Short exercise —
Quote verbatim every line from the line containing "shank = Part.makeCylinder(shank_diameter" to the line containing "rng = np.random.default_rng(11)", inclusive of both, and no other line.

........

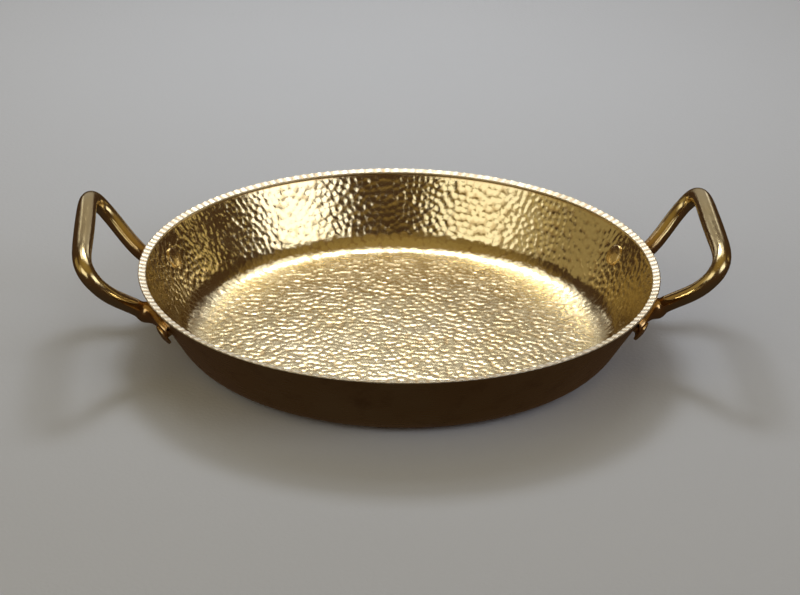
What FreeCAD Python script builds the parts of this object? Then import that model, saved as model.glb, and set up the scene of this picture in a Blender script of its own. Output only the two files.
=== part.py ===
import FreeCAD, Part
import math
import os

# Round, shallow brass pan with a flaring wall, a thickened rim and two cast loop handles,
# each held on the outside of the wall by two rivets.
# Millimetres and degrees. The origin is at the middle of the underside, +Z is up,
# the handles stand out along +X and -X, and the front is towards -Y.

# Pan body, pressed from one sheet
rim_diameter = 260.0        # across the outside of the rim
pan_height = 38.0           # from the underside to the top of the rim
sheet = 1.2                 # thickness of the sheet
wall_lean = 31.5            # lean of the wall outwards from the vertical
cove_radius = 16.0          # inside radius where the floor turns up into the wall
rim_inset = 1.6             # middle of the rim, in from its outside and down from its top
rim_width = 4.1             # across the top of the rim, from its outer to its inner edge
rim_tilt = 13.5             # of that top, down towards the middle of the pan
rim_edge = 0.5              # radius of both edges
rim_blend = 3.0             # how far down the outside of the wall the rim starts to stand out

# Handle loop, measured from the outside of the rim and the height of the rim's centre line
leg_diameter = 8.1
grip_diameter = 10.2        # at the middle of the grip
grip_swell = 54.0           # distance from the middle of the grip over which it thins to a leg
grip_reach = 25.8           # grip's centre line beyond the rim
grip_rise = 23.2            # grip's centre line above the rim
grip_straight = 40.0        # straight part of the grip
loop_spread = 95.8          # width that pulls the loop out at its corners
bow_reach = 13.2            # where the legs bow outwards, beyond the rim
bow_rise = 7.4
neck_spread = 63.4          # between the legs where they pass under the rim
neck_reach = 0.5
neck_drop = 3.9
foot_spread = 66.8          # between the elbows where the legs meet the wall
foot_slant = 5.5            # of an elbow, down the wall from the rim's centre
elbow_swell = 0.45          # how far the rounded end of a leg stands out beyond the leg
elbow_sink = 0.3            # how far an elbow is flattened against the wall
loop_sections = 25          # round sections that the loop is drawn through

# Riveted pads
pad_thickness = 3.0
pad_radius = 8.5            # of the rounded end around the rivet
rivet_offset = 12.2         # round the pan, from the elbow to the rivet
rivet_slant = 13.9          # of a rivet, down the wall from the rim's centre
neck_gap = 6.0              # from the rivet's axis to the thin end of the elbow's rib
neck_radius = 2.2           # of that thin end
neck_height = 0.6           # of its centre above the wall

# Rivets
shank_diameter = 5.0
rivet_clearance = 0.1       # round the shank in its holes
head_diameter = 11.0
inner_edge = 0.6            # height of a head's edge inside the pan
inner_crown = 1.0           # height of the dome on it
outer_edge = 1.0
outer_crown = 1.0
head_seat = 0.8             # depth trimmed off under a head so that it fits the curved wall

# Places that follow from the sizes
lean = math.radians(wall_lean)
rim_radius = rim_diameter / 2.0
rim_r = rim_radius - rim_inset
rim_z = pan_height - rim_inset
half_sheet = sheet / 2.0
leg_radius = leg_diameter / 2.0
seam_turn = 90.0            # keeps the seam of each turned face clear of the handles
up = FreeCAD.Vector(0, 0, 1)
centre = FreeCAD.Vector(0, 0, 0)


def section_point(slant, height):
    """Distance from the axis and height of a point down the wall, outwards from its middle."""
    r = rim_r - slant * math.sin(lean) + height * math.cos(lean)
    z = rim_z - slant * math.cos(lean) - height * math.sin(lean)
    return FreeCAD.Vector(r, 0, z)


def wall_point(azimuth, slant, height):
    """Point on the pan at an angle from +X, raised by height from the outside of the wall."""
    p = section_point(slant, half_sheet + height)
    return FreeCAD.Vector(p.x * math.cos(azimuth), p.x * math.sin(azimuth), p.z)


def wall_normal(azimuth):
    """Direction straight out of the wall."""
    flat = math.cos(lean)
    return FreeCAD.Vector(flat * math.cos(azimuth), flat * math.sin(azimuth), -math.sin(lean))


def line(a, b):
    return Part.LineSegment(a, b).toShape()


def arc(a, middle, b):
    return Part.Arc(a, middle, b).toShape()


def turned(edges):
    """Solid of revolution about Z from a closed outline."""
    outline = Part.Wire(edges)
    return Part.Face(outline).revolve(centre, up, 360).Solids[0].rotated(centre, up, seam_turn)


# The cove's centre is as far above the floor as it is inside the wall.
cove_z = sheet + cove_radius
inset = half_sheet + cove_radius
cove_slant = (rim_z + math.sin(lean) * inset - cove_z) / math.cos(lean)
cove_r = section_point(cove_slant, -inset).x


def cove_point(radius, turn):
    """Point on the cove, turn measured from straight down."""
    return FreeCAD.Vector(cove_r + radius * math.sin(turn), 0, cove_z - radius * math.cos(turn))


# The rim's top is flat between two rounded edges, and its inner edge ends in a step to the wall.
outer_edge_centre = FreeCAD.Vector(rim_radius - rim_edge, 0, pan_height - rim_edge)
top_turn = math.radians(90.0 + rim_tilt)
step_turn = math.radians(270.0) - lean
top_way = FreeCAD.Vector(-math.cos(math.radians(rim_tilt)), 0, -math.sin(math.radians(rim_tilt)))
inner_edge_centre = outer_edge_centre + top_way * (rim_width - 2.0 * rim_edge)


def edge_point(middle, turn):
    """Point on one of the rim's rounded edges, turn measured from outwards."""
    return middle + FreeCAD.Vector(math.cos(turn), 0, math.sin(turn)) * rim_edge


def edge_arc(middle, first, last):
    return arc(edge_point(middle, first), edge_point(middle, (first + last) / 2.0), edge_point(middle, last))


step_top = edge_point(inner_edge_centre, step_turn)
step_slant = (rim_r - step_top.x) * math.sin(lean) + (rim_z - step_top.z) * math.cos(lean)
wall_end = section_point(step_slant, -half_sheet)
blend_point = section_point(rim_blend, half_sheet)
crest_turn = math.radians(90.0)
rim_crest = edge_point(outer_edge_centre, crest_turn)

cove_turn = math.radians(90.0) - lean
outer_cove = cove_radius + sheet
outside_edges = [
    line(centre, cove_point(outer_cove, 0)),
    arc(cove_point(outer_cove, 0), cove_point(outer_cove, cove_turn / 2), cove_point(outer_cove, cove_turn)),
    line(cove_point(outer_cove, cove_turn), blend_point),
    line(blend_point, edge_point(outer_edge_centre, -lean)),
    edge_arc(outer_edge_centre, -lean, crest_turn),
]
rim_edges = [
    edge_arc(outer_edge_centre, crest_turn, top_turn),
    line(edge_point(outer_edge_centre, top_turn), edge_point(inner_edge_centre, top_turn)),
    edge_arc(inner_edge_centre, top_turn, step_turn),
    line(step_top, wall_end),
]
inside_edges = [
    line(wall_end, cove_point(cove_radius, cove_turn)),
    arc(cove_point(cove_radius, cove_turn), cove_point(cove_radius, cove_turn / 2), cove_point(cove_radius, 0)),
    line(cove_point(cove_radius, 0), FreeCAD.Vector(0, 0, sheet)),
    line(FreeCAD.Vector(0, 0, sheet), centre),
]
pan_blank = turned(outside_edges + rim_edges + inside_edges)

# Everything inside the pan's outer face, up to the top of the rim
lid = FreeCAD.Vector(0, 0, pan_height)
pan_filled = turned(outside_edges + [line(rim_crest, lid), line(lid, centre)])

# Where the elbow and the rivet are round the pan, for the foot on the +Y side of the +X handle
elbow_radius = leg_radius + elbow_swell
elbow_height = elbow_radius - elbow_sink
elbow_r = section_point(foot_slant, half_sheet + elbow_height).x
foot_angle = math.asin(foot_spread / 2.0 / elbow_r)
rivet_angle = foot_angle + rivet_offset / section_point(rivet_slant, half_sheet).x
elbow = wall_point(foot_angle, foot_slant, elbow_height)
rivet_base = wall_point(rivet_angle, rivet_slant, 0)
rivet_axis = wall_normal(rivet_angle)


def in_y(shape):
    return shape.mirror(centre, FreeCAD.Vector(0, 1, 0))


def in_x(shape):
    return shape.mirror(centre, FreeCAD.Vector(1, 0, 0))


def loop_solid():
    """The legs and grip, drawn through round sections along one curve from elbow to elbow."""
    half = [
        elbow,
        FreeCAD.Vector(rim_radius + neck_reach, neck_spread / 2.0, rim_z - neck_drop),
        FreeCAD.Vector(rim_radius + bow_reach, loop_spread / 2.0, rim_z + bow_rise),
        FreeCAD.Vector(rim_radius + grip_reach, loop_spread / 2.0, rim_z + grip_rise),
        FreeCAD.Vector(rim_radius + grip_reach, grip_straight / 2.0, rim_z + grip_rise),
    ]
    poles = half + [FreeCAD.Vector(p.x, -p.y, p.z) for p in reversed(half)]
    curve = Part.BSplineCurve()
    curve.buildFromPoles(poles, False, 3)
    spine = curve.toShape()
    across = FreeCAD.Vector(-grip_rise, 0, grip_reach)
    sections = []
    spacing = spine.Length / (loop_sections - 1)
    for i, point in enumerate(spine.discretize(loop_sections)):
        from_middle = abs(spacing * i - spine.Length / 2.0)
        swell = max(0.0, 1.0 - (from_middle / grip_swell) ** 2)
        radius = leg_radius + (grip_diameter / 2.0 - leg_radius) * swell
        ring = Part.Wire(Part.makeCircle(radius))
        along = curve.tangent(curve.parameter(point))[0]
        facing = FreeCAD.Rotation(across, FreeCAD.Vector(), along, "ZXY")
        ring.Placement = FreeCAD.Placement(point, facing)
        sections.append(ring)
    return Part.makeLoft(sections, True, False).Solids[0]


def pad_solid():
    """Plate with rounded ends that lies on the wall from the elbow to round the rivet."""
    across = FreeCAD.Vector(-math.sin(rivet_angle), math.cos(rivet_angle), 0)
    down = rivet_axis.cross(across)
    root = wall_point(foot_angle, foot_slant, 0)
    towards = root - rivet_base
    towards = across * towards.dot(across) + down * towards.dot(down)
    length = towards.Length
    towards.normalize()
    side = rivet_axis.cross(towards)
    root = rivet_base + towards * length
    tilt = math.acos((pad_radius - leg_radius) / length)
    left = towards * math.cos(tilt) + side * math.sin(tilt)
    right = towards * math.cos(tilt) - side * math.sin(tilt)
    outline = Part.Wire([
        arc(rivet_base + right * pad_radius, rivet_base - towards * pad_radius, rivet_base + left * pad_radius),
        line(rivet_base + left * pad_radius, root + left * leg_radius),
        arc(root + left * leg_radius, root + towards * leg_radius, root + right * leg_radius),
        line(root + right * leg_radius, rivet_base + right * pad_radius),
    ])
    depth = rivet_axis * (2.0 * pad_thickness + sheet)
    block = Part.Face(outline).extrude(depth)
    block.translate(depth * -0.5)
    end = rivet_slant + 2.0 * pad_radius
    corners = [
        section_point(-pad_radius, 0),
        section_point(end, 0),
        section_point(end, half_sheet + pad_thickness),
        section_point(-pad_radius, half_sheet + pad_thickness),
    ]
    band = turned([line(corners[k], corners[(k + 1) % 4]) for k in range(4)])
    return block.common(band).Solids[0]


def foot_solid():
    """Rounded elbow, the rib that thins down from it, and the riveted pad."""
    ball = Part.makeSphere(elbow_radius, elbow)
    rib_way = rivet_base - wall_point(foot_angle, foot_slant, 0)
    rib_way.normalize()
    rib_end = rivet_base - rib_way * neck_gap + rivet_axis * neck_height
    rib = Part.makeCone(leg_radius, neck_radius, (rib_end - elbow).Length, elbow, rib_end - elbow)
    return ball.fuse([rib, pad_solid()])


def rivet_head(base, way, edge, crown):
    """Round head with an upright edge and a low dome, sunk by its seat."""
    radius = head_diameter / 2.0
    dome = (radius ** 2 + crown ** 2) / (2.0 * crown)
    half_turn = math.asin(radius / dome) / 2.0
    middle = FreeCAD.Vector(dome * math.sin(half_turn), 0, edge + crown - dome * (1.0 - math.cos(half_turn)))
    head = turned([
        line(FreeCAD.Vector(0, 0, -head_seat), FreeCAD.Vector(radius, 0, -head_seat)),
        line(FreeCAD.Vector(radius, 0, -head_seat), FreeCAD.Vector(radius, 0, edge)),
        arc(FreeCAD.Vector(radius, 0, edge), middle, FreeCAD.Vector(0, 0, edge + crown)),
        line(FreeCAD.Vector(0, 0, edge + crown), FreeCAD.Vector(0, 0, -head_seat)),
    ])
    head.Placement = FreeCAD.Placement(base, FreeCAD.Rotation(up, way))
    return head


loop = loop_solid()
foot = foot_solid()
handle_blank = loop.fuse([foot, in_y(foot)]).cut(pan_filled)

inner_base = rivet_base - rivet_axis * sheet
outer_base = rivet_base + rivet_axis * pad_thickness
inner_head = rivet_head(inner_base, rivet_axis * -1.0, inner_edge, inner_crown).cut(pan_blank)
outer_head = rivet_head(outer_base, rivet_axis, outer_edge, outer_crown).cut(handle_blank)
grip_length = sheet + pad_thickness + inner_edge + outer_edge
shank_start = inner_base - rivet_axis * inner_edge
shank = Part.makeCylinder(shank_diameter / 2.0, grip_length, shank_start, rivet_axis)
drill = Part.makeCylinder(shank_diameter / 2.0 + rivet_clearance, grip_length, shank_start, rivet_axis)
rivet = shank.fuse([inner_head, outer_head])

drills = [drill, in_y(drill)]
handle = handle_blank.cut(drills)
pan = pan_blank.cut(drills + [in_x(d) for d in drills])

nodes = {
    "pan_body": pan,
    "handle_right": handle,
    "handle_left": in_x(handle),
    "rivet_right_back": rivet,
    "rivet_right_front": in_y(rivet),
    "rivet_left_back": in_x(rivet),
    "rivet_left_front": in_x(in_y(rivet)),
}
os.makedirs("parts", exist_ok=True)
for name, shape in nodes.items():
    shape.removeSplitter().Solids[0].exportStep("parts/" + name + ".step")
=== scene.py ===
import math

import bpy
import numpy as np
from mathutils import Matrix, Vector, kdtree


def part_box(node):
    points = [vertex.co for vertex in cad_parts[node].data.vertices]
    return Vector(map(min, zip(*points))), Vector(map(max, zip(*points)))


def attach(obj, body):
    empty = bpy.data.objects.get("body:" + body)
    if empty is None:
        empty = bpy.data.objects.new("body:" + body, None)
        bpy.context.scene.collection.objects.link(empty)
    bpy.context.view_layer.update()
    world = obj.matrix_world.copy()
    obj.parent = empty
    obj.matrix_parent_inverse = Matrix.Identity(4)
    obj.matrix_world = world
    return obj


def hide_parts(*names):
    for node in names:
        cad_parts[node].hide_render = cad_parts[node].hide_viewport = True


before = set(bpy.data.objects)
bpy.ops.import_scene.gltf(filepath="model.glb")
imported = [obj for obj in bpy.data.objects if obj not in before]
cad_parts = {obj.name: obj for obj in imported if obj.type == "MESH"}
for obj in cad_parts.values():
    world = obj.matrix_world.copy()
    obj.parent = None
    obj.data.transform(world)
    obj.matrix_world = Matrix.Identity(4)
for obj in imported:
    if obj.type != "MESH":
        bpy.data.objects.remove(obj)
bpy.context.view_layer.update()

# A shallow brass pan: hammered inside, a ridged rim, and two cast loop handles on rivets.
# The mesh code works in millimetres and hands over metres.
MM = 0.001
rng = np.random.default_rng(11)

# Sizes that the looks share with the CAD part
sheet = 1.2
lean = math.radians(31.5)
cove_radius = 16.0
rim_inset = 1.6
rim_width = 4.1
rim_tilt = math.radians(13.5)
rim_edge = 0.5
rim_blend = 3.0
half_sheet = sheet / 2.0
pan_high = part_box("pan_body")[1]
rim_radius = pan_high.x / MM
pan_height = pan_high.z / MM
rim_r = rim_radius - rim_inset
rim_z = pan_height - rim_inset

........

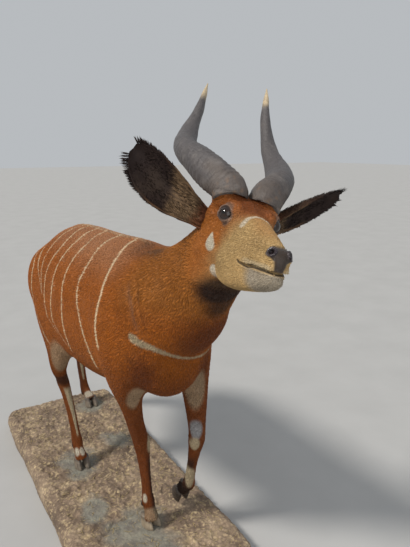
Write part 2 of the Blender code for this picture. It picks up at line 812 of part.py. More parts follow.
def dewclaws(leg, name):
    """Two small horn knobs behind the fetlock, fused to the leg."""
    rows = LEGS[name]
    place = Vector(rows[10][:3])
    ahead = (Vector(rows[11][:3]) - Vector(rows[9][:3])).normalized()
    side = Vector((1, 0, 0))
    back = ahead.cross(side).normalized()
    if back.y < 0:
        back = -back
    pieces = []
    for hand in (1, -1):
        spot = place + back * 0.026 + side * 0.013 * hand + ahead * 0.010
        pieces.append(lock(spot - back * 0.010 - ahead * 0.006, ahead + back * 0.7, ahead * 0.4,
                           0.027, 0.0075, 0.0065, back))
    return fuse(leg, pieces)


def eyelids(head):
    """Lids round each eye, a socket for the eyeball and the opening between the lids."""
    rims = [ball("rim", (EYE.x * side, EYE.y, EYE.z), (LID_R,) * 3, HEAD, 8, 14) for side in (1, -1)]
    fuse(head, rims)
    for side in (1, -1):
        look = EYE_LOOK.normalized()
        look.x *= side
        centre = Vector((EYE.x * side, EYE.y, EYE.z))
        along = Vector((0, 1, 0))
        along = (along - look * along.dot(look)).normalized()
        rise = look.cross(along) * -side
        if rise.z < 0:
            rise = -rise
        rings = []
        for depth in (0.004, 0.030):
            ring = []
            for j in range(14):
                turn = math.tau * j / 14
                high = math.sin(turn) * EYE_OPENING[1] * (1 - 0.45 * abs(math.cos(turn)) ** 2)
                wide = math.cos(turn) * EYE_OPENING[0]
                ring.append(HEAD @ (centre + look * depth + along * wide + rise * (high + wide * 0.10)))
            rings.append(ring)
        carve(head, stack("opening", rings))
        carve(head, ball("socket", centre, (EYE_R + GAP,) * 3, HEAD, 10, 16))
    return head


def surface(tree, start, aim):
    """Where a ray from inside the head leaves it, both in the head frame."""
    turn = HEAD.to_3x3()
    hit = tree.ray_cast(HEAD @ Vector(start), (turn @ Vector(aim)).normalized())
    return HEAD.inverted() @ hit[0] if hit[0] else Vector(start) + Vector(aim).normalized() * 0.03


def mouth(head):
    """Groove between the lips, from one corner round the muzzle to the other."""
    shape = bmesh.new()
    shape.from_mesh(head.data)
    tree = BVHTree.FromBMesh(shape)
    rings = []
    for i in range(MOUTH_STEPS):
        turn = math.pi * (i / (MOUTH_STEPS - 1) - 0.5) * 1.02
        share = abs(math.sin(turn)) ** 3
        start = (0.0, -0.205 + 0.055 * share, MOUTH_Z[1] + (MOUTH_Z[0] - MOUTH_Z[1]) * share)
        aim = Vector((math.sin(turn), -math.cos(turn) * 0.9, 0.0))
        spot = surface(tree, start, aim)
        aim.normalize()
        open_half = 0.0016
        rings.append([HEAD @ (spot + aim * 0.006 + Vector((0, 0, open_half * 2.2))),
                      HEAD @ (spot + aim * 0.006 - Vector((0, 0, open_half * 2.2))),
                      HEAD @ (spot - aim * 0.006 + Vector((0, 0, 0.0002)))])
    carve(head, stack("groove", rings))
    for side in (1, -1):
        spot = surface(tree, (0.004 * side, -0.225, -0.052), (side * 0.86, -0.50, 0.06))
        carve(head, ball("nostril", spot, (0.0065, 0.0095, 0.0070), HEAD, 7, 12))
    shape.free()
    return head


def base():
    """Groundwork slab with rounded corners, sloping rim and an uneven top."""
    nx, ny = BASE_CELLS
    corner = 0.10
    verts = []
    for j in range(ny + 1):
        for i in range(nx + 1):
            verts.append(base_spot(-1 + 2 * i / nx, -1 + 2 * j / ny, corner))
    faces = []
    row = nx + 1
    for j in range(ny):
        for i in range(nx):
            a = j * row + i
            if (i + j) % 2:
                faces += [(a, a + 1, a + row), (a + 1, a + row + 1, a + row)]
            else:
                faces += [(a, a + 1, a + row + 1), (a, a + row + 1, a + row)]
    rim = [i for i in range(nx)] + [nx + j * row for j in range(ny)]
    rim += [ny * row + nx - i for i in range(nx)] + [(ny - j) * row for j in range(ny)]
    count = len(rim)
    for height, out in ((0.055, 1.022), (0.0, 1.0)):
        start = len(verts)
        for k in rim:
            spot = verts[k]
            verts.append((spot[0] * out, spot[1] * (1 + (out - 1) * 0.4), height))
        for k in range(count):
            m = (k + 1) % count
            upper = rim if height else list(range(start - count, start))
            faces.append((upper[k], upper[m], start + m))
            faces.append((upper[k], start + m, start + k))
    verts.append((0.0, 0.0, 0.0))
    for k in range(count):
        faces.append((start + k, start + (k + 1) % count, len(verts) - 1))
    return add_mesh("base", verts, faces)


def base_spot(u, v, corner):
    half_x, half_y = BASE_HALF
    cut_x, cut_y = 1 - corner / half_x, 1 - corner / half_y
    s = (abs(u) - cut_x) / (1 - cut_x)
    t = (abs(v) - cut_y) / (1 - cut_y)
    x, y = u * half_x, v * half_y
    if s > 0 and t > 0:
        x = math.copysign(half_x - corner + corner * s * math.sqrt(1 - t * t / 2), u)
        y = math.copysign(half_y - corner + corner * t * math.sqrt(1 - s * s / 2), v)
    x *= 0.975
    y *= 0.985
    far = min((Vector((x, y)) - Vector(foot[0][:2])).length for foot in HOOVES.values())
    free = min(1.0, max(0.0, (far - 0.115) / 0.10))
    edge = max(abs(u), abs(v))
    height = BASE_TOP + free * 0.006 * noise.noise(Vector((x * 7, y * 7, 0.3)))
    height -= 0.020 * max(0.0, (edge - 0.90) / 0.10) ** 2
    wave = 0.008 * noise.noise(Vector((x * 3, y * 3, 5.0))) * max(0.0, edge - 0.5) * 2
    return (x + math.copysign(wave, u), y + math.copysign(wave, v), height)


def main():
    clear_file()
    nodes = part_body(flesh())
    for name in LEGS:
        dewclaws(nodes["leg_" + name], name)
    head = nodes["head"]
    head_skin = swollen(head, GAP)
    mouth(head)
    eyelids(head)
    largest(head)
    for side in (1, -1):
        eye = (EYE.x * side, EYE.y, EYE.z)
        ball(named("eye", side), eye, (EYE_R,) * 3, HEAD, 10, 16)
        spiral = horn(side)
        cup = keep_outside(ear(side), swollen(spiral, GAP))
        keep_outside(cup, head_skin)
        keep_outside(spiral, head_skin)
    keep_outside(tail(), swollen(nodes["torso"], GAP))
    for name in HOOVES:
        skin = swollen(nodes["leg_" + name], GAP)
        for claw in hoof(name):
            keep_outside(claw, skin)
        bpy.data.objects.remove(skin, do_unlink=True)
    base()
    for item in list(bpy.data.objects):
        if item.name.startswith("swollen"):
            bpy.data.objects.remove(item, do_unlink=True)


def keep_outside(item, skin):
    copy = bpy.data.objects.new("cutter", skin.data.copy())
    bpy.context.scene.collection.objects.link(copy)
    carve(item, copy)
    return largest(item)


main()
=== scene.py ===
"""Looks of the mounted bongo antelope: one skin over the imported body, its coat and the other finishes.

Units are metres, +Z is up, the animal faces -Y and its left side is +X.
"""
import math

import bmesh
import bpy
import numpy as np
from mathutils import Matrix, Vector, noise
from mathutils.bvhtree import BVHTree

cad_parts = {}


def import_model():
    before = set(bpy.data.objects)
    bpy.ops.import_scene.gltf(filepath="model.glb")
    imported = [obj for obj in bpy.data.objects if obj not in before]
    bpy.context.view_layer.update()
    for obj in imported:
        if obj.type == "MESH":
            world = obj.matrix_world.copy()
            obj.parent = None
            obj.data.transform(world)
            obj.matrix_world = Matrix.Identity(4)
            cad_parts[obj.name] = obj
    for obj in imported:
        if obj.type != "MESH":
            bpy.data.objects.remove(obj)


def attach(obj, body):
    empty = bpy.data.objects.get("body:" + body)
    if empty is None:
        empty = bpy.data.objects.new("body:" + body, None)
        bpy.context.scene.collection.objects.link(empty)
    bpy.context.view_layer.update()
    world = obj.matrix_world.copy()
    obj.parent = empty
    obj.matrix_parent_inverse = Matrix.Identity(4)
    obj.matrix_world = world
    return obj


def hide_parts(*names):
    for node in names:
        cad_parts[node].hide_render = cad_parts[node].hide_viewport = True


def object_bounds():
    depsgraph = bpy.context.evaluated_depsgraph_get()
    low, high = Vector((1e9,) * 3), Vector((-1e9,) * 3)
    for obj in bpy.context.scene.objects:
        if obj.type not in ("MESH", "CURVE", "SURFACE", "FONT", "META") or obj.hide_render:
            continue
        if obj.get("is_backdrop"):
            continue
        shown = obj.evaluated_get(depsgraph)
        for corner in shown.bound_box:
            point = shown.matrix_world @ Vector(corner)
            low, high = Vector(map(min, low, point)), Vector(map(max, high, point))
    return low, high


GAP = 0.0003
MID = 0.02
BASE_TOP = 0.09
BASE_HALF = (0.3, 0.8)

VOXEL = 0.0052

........

The completed task —
shank = Part.makeCylinder(shank_diameter / 2.0, grip_length, shank_start, rivet_axis)
drill = Part.makeCylinder(shank_diameter / 2.0 + rivet_clearance, grip_length, shank_start, rivet_axis)
rivet = shank.fuse([inner_head, outer_head])

drills = [drill, in_y(drill)]
handle = handle_blank.cut(drills)
pan = pan_blank.cut(drills + [in_x(d) for d in drills])

nodes = {
    "pan_body": pan,
    "handle_right": handle,
    "handle_left": in_x(handle),
    "rivet_right_back": rivet,
    "rivet_right_front": in_y(rivet),
    "rivet_left_back": in_x(rivet),
    "rivet_left_front": in_x(in_y(rivet)),
}
os.makedirs("parts", exist_ok=True)
for name, shape in nodes.items():
    shape.removeSplitter().Solids[0].exportStep("parts/" + name + ".step")
=== scene.py ===
import math

import bpy
import numpy as np
from mathutils import Matrix, Vector, kdtree


def part_box(node):
    points = [vertex.co for vertex in cad_parts[node].data.vertices]
    return Vector(map(min, zip(*points))), Vector(map(max, zip(*points)))


def attach(obj, body):
    empty = bpy.data.objects.get("body:" + body)
    if empty is None:
        empty = bpy.data.objects.new("body:" + body, None)
        bpy.context.scene.collection.objects.link(empty)
    bpy.context.view_layer.update()
    world = obj.matrix_world.copy()
    obj.parent = empty
    obj.matrix_parent_inverse = Matrix.Identity(4)
    obj.matrix_world = world
    return obj


def hide_parts(*names):
    for node in names:
        cad_parts[node].hide_render = cad_parts[node].hide_viewport = True


before = set(bpy.data.objects)
bpy.ops.import_scene.gltf(filepath="model.glb")
imported = [obj for obj in bpy.data.objects if obj not in before]
cad_parts = {obj.name: obj for obj in imported if obj.type == "MESH"}
for obj in cad_parts.values():
    world = obj.matrix_world.copy()
    obj.parent = None
    obj.data.transform(world)
    obj.matrix_world = Matrix.Identity(4)
for obj in imported:
    if obj.type != "MESH":
        bpy.data.objects.remove(obj)
bpy.context.view_layer.update()

# A shallow brass pan: hammered inside, a ridged rim, and two cast loop handles on rivets.
# The mesh code works in millimetres and hands over metres.
MM = 0.001
rng = np.random.default_rng(11)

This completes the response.